In case anyone is interested in any of my past posts, an archive list can be found at the bottom of this page. I'd appreciate any feedback you may have by sending me an e-mail note--jertrav33@aol.com. Thanks for your interest.

Thursday, April 16

Irritating Day

Yesterday just wasn’t a good day. One of those days where nearly everything goes wrong and the irritation builds and builds. I drove the twenty miles to Midwestern Dental Institute for an 8:00 appointment, only to find out that my appointment was for May, not April, right day, wrong month. Grr! So on my way home I stopped at Black Bear Diner for breakfast. Pulled in, got out, found a yellow strip across the door, sort of like a crime scene strip, but in this case announcing the apparent death of Black Bear. Grrr! So I tootled on down the road and breakfasted at a place in Sun City. The coffee was luke warm.

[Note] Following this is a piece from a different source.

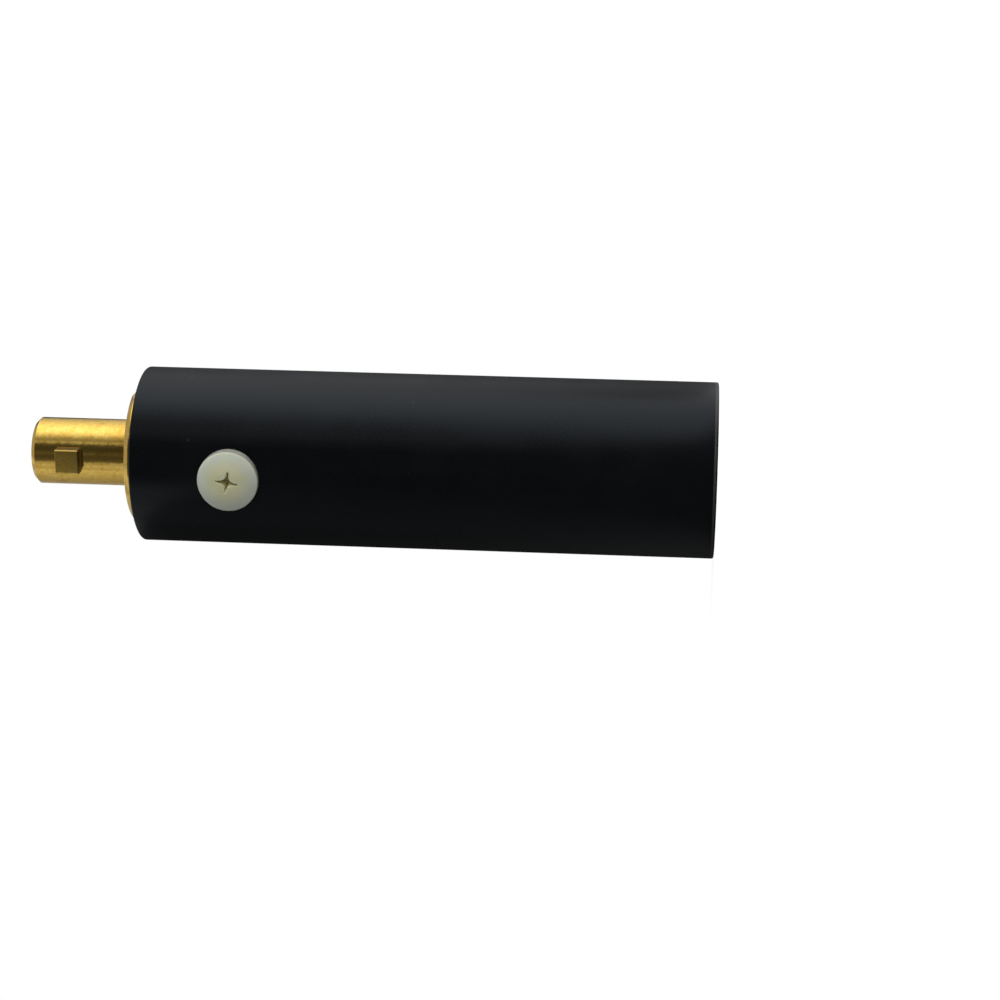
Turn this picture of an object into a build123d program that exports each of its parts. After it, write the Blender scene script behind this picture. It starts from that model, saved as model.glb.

Grrrr! The wind was blowing fairly hard and I was glad I was golfing in the afternoon. But when I got to the course at noon when it was fairly calm, it took only a few holes before the wind got up again, and up, and up, gusting up to 35 mph. Grrrrr! Television in the evening: NCIS and NCIS New Orleans. I’ve written about this in the past but here I go again. These two shows seem to think that we viewers need a heavy musical background to help us with our feelings, to make sure we “get” the emotion of the scene, relying most heavily on quivering violins. But NCIS has always had music that was so intrusive one could hardly understand the dialogue. And now its New Orleans cousin has begun to do the same. Why do the producers of these two shows feel that music is necessary? And I’m not talking about a recognizable score, like the music behind that famous old film The Red Shoes or almost anything from Alfred Hitchcock or Alfred Newman’s theme music from Captain from Castille, that wonderful “Conquest.” Now that was music I can live with. This NCIS stuff is just irritating noise behind the scenes. It’s like the old tv comedies that felt it was necessary to have a laugh track to let us poor dumb viewers know what was supposed to be funny. Grrrrrr! At 10:00 we went to bed, both of us happy that this irritating day was over.